** begin SOURCE MATERIAL **

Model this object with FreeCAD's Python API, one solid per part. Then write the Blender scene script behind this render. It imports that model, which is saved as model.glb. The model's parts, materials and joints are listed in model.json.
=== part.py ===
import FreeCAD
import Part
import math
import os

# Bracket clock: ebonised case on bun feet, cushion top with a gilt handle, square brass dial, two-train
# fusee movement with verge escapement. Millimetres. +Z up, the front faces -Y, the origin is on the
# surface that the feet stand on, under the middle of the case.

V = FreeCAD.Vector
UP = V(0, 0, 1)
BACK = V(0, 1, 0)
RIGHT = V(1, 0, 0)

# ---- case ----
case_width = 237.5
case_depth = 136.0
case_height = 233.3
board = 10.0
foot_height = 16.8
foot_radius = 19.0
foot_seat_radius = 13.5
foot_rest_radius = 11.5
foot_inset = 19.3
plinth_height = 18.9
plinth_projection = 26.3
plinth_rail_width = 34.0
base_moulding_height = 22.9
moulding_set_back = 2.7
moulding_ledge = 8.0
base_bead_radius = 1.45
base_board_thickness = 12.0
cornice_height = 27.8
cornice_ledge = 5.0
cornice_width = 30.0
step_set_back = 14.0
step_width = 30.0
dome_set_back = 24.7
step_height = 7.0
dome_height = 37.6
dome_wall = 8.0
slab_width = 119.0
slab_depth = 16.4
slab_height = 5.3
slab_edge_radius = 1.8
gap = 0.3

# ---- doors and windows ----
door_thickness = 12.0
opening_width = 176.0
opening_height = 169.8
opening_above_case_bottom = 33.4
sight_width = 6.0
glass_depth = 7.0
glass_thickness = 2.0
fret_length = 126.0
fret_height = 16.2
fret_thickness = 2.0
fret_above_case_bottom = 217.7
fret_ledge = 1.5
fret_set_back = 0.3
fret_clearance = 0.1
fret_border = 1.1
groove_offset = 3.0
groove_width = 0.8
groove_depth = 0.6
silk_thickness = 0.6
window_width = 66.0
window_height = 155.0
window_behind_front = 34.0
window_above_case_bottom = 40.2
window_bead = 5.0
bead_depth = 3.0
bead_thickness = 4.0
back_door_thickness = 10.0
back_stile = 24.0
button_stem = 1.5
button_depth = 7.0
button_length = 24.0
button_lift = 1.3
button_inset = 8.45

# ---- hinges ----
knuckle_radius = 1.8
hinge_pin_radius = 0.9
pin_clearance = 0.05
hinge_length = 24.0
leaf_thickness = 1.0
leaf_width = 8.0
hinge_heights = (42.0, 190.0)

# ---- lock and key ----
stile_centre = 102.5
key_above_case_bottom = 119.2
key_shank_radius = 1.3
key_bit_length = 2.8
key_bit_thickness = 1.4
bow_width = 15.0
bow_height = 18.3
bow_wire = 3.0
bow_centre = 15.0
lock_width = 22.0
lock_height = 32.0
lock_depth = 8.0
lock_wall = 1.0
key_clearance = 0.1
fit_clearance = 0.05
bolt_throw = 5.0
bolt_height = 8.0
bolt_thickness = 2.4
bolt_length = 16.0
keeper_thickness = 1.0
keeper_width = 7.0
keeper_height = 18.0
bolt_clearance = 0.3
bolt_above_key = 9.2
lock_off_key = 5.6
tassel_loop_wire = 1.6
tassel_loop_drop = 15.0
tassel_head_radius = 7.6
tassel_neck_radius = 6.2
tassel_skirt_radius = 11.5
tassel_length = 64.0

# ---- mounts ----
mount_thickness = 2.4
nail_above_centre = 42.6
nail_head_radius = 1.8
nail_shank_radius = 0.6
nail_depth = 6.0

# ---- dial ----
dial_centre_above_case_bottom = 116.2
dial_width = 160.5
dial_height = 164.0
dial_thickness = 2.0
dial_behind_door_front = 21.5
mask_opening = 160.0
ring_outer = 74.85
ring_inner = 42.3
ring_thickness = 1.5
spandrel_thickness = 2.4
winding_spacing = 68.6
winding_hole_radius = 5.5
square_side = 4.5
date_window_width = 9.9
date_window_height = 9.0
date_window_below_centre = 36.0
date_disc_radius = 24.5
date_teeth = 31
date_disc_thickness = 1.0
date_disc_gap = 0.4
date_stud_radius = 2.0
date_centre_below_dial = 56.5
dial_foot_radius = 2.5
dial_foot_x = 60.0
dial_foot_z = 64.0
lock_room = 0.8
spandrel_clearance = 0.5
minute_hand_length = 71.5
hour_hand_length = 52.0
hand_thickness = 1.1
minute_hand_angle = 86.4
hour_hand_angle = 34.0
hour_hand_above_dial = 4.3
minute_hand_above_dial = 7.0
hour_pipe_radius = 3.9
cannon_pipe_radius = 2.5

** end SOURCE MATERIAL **
** begin SOURCE MATERIAL **

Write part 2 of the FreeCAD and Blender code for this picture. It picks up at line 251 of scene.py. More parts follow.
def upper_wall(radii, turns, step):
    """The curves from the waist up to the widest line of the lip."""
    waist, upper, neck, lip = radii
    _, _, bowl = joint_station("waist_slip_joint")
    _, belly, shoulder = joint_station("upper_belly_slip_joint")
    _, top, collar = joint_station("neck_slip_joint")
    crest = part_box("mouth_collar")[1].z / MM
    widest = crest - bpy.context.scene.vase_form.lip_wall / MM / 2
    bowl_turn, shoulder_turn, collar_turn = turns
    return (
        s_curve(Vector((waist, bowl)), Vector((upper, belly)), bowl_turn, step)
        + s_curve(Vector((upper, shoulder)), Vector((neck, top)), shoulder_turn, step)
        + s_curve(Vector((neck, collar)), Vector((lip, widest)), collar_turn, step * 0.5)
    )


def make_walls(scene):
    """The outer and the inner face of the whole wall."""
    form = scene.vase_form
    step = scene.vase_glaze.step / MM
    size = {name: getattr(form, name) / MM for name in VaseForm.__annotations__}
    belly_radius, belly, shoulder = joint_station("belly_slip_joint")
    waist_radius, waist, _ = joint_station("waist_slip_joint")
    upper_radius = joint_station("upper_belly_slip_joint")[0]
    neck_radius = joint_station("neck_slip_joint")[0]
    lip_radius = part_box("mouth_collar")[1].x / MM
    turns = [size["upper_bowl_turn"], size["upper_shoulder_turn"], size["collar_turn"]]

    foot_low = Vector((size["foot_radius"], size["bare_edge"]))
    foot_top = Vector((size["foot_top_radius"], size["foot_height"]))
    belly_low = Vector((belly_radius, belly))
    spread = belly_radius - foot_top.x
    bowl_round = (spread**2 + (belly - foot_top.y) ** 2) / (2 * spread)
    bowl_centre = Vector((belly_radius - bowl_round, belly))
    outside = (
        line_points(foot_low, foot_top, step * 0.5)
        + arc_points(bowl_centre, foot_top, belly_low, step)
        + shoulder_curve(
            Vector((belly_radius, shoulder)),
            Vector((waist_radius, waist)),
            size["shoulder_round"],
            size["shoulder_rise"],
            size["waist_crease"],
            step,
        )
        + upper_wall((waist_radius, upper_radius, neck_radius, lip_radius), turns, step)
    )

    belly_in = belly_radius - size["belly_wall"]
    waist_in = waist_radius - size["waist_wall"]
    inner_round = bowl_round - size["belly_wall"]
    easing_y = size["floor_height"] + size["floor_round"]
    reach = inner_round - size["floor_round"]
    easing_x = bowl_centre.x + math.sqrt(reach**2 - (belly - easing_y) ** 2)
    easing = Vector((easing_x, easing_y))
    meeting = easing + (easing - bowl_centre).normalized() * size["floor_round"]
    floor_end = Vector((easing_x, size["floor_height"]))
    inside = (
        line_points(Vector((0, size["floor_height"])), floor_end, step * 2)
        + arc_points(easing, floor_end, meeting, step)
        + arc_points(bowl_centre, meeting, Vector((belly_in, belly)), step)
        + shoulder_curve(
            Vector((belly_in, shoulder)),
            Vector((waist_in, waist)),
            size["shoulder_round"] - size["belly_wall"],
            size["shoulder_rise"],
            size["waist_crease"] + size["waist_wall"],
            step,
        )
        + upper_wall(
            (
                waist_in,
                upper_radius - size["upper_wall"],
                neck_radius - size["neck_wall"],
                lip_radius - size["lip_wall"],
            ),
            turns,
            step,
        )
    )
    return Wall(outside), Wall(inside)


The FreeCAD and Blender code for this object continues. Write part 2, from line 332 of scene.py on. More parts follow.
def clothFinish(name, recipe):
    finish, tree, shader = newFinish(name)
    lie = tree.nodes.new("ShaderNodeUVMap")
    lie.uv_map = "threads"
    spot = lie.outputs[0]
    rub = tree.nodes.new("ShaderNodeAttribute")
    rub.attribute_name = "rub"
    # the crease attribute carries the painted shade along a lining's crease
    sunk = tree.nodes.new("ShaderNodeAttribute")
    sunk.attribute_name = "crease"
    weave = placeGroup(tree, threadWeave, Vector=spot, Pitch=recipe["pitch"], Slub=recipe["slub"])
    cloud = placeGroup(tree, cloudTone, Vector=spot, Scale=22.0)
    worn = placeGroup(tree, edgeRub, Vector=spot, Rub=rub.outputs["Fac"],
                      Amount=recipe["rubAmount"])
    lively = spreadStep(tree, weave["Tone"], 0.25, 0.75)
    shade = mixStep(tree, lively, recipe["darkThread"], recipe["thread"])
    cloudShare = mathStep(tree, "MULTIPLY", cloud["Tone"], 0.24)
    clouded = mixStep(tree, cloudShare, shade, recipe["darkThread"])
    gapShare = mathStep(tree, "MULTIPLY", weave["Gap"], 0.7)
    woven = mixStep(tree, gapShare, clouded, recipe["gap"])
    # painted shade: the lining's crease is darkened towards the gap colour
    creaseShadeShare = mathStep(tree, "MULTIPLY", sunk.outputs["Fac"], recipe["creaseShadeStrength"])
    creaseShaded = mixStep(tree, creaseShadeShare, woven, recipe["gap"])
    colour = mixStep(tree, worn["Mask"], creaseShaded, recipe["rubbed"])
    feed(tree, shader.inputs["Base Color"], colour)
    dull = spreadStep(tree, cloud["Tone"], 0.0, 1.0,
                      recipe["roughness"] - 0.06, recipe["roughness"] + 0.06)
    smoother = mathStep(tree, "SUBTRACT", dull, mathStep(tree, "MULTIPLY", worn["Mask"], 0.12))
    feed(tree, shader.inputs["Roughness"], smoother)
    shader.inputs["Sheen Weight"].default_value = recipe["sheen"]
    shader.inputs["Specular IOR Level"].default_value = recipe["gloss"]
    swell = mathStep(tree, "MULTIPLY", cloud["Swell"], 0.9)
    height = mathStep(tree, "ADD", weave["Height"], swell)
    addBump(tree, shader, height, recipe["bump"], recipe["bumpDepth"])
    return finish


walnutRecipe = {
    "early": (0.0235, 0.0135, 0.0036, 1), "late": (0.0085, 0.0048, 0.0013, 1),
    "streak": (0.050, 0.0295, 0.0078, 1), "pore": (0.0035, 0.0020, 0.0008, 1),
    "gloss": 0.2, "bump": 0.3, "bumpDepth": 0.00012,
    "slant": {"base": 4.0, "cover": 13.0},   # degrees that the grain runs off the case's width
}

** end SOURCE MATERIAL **
** begin SOURCE MATERIAL **

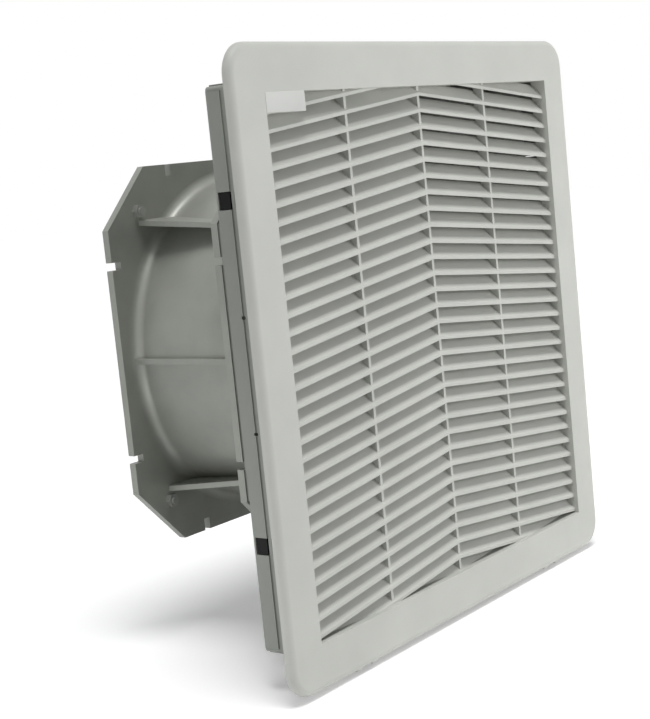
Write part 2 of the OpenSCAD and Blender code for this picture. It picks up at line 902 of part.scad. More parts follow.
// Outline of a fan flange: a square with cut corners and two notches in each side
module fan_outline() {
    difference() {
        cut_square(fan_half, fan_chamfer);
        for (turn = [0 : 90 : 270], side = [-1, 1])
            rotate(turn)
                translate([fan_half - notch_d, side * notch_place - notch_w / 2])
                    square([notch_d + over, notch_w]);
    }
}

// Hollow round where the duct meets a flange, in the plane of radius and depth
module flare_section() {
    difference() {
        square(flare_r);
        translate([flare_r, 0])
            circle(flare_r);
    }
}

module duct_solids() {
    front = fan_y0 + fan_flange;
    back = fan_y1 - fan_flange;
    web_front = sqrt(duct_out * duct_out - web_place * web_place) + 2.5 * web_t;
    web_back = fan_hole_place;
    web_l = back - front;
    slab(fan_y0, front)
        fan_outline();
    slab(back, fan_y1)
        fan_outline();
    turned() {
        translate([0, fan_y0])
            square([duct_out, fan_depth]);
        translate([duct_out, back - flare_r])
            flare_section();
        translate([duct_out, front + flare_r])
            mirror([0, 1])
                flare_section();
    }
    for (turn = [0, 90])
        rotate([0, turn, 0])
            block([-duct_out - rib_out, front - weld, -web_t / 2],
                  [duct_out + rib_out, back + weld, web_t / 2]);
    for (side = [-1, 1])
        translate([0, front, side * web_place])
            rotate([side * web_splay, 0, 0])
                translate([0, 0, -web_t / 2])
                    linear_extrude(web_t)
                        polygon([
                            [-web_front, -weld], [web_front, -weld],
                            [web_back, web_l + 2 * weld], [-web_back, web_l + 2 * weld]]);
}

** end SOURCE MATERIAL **

### STATED GOAL
Print exactly the run of lines that starts at the line with "Model this object" and ends at the line with "RIGHT = V(1, 0, 0)". Leave out every other line.

### SOLUTION BELOW
Model this object with FreeCAD's Python API, one solid per part. Then write the Blender scene script behind this render. It imports that model, which is saved as model.glb. The model's parts, materials and joints are listed in model.json.
=== part.py ===
import FreeCAD
import Part
import math
import os

# Bracket clock: ebonised case on bun feet, cushion top with a gilt handle, square brass dial, two-train
# fusee movement with verge escapement. Millimetres. +Z up, the front faces -Y, the origin is on the
# surface that the feet stand on, under the middle of the case.

V = FreeCAD.Vector
UP = V(0, 0, 1)
BACK = V(0, 1, 0)
RIGHT = V(1, 0, 0)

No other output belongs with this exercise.